Interior Minister Alfonso Lopez Caballero acknowledged, however, that
Colombia was feeling the heat over charges of army involvement in killings.
``It seems to me that this eliminates a point of friction with the
international commmunity,'' he said.
Since the mid-1980s, the 20th Brigade has served as the intelligence
directorate for the entire 146,000-member armed forces, racking up
numerous allegations that it has harassed political enemies, usually
leftists, and even gunned them down. The State Department and
international rights monitors cautiously praised the decision, which was
revealed late Tuesday by armed forces chief Manuel Bonett. `It's a major
step forward to have this unit disbanded because of its track record. It
appears to be behind so many killings of human rights activists,'' said
Coletta Youngers, of the Washington Office on Latin America.
Former Brigade members were indicted in the 1995 murder of former right-
wing presidential candidate Alvaro Gomez Hurtado. A motive for that killing
was never established. Monitors believe the brigade may also be involved in
the executions of a rights monitor in Medellin in February and two
prominent leftists in Bogota in April.
Current and former Brigade officers are accused of nurturing right-wing
paramilitary groups that have been responsible for much of Colombia's
recent bloodshed. ``Some wink and nod and maybe secretly encourage the
paramilitaries,'' a senior State Department official told The Herald. ``In
other areas, they are obviously ferrying them around in trucks and
facilitating their travel.''
Dismay at the army's failure to fully investigate abuses within its own
ranks led Washington to deny a U.S. visa for Gen. Ivan Ramirez, a former
20th Brigade
commander, this month.
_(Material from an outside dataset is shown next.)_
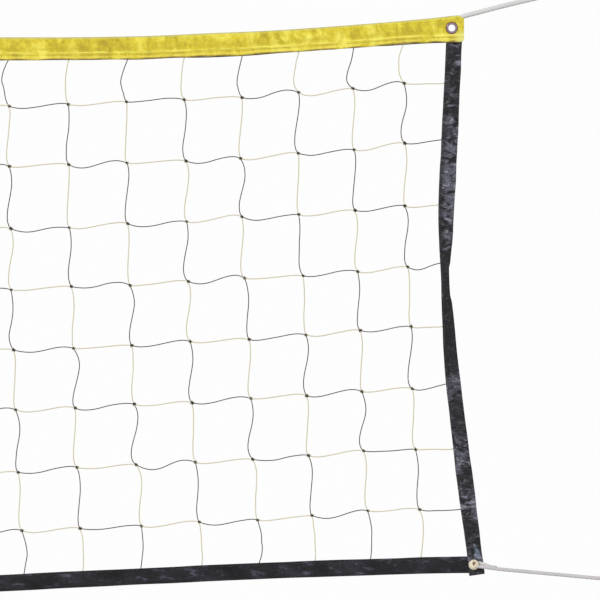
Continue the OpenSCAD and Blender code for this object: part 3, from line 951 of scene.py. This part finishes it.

As many as 13 top officers may be barred from the
United States, according to news reports that the State Department official
did not deny.
Samper, whose grip on the armed forces has seemed tenuous, said he asked
military leaders 10 months ago to study dismantling the Brigade. ``Human
rights violations have nothing to do with this. It was simply that the
Brigade was not fulfilling its functions. It was centralized and there were
serious failures of intelligence at the regional level,'' he said. He said
intelligence functions would be restructured so that a single unit would not
operate ``as a loose wheel'' within the Defense Ministry.
Frustration over random killings has surged in Colombia. On Tuesday,
hundreds of thousands of citizens honked their horns, waved white balloons
and took part in other activities at noon to demand an end to bloodshed.
Amnesty International Secretary General Pierre Sane sent Samper a letter
noting "mounting horror and indignation'' at attacks on human rights
workers. He said Samper's allegation that individual soldiers, but not the
military as an institution, may be responsible for abuses is untenable. ``It is
more than apparent that these attacks form part of a systematic, calculated
campaign to eliminate perceived opponents by illegal means,'' Sane wrote.